> **Exercise directions**: In the following material, identify every line holding the string "scene" and return it.

======

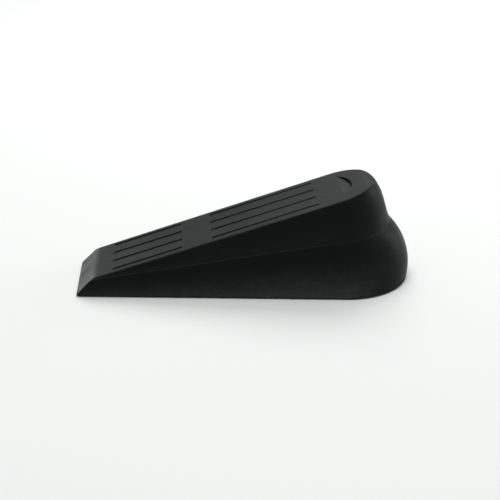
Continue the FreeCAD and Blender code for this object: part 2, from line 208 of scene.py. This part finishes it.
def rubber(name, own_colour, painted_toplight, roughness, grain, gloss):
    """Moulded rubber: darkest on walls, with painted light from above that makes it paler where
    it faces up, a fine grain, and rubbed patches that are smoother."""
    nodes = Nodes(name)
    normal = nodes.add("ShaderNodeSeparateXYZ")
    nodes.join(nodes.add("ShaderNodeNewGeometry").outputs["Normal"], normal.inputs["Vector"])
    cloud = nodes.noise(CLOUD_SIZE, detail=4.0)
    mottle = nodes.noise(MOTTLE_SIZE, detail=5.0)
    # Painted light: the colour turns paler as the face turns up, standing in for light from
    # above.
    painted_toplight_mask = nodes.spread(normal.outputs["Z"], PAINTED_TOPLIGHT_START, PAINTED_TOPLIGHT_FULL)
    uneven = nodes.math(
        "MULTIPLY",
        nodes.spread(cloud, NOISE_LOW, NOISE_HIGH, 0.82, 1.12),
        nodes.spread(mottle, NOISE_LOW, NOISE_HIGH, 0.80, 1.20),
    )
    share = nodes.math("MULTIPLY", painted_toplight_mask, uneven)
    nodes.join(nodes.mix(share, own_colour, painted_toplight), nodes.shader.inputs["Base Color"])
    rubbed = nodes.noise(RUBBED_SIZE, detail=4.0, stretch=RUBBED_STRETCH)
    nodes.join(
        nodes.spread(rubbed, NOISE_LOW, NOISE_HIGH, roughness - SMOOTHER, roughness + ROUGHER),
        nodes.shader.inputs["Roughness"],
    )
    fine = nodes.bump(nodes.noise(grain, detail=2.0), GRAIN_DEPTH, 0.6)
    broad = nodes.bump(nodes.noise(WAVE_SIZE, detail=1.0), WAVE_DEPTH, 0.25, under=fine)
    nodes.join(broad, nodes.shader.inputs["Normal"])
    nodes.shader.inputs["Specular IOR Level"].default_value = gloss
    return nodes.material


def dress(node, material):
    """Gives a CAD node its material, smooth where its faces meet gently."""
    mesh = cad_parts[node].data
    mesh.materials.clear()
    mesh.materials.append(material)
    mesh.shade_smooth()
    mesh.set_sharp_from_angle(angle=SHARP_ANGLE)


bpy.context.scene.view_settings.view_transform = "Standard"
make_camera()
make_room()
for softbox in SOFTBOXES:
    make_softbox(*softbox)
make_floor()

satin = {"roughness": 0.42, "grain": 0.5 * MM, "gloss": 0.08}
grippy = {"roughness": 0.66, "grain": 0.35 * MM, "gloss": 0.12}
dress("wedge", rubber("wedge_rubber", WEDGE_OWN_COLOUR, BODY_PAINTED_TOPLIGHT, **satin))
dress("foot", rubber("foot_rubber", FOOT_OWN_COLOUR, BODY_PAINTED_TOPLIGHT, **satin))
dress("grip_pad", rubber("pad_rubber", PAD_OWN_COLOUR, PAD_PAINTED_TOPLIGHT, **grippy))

======

> **Answer to the exercise**:
Continue the FreeCAD and Blender code for this object: part 2, from line 208 of scene.py. This part finishes it.
bpy.context.scene.view_settings.view_transform = "Standard"